Chronicles of Wasted Time


I am currently teaching English to Turkish people in Turkey. At the moment I am teaching classes seven days a week. My students range from level 2 (Elementary) to level 6 (Advanced.) We have a lot of fun. Yesterday, during a round of the word game "Hangman," one of my students stumped the entire class with the word "dog." Yep. "Dog." You know "Hangman:" players try to guess what a word is by guessing the letters in it. Someone tossed out the letter "O," so we had "blank-o-blank."  After that everyone was lost. They ran through the entire alphabet and couldn't come up with "dog."

But that was at the end of class. After three hours my students are getting tired and so I usually refrain from bombarding them any further with adjective clauses, split infinitives and the future perfect tense. We back away and just play some word games to wind the class down.

But earlier in that particular class, our topic had been adverbs of sequence, you know, like "first," "then," "after that," "finally," etc. Words you use when you're describing a sequence of events in chronological order.

I asked my students, "Has anyone here ever kept a journal?" There were blank stares and shaking of heads. "You know? A journal? Sometimes called a diary. You write down what you do every day, usually in the sequence that it happened."

More stares.

"I've been keeping a journal since I was fourteen," I said. (I'm fifty-eight now.) When that didn't seem to sink in especially, I turned to the white board and wrote down "1 9 7 0." "I've been keeping a journal since 1970," I said. "That was the year I turned fifteen."

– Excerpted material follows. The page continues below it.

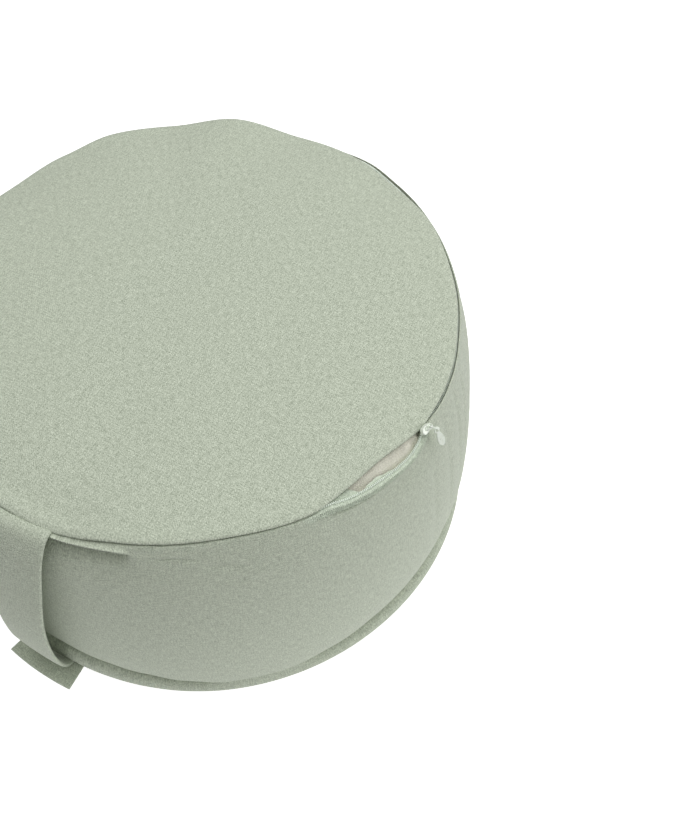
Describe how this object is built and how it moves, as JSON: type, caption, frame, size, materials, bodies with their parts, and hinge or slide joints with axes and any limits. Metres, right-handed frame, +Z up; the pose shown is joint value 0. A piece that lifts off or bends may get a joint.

"Lots of secrets," somebody said.

Well, maybe. Yeah, okay, lots of secrets, few of any interest at this late date. But mostly just a lot of detail. Detail that couldn't ever possibly mean anything to anyone, and in fact, as I review the reams of print and electrons that I've churned out in the past 43 years under the heading "Journals" or "Diaries," I find a lot of stuff that doesn't even interest me, and I've been writing about myself all this time.

Many of my journals have been lost. Those I kept in high school and college were mostly destroyed. I did it, deliberately, myself. Romantic idiocy: I was 22, a girl had just broken my heart, and in response I tossed nearly all the journals that I had kept between 1970 (when I started high school)  and 1977 (when I graduated from college) into a metal trash can and set them on fire. I regretted it shortly afterwards. I don't regret it now; I wouldn't want some of that acne-scarred effusion to fall into the hands of family members, let alone anyone else.

Not that my reams of journals haven't had some use. For years I've had a reputation among my friends and acquaintances as a guy with a remarkable memory, the guy who can repeat back to you something you said to him forty years ago, the guy who can remember exactly where he was and what he was doing when the Watergate scandal broke, or when America celebrated its 200th birthday in 1976, or where he was and what he was doing when John Lennon was shot, or Pope John Paul II. Where he was and what he was doing when Ronald Reagan was elected president, or when Matthias Rust landed that private plane in Red Square. Depending on your age, where he was and what he was doing on the day you were born.

Yes, writing things down has a certain mnemonic utility: nothing helps you remember something like writing it down and then going back and reading it later. I have reviewed my own life like a book editor going over the manuscript of some author's novel. Naturally, I've become an expert on the subject of my own past and the past that has flowed along with it, the past of people I've known, places I've been and things I've seen.

I'm not sure that's necessarily a good thing. Oh, it's been useful now and then. When I was writing my book Three Flies Up: My Father, Baseball and Me back in 2007, I mined my own journals, using them as research material for a book about my past relationship with my father and our shared love of baseball. Without my notebooks I would have had a much more difficult time writing Three Flies Up.  Of course I had to do a lot of other research as well, because the ostinato line of my narrative was baseball. For that I had the Internet, plus a shelf full of books about baseball that had been my late father's, many of them gifts from me and my sisters over the years.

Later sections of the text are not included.